Но признанье благо и для хвалящих: его направляет добродетель, а всякое ее деяние есть благо. Оно бы им не досталось, не будь я таким. Значит, заслуженная хвала благо для обоих, – точно так же, клянусь, как судить благосклонно – благо и для того, кто судит, и для того, в чью пользу его сужденье. Неужели ты сомневаешься, что справедливость – благо и для того, кто ею обладает, и для того, кому она воздает должное? А ведь хвалить по заслугам – справедливо; значит, такая хвала – благо для обоих.

Мы щедро ответили на все эти умствования. Но не это должно быть нашей целью – хитро рассуждать и низводить философию с вершин ее величия в такие теснины. Не лучше ли идти прямой и открытой дорогой, чем по доброй воле петлять и с трудом выбираться из этой путаницы? Ведь все эти прения – просто игра для тех, кто старается половчее поймать друг друга.

Лучше скажи о том, что согласно природе наш дух должен стремиться в бескрайнюю ширь, ибо душа человека – вещь великая и благородная и не допускает, чтобы ей ставили иные, нежели богам, пределы.

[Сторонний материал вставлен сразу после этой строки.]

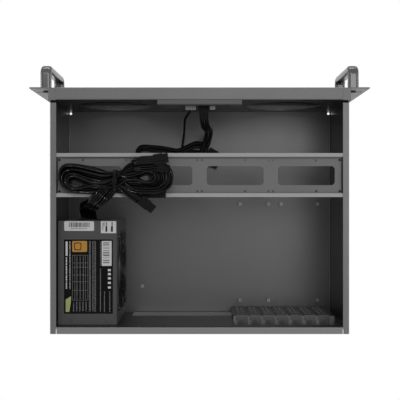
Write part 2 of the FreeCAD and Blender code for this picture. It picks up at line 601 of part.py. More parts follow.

Во-первых, она не согласна, чтобы родиной ее были ничтожный Эфес или тесная Александрия или другое место, еще обильней населенное и гуще застроенное. Ее граница – все то, что опоясывается последним и всеобъемлющим кругом, внутри которого лежат земли и моря, внутри которого воздух соединяет и вместе разделяет божественное и человеческое, внутри которого расставлено по местам столько божеств, чтобы каждое делало свое дело.

Во-вторых, она не принимает отпущенного ей короткого срока: "Мне принадлежат, – говорит она, – все годы, ни один век не заперт для великого ума, и все времена доступны мысли. Когда придет последний день и разделит божественное и человеческое, перемешанные сейчас, я оставлю это тело там, где нашла его, а сама вернусь к богам. Я и теперь не чужда им, хоть и держит меня тяжкая земная темница".

Этот медлительный смертный век только пролог к лучшей и долгой жизни. Как девять месяцев прячет нас материнская утроба, приготовляя, однако, жить не в ней, а в другом месте, куда мы выходим, по видимости способные уже и дышать и существовать без прежней оболочки, так за весь срок, что простирается от младенчества до старости, мы зреем для нового рождения. Нас ждет новое появленье на свет и новый порядок вещей. А без такого промежутка нам не выдержать неба.

Так не страшись, прозревая впереди этот решительный час: он последний не для души, а для тела. Сколько ни есть вокруг вещей, ты должен видеть в них поклажу на постоялом дворе, где ты задержался мимоездом.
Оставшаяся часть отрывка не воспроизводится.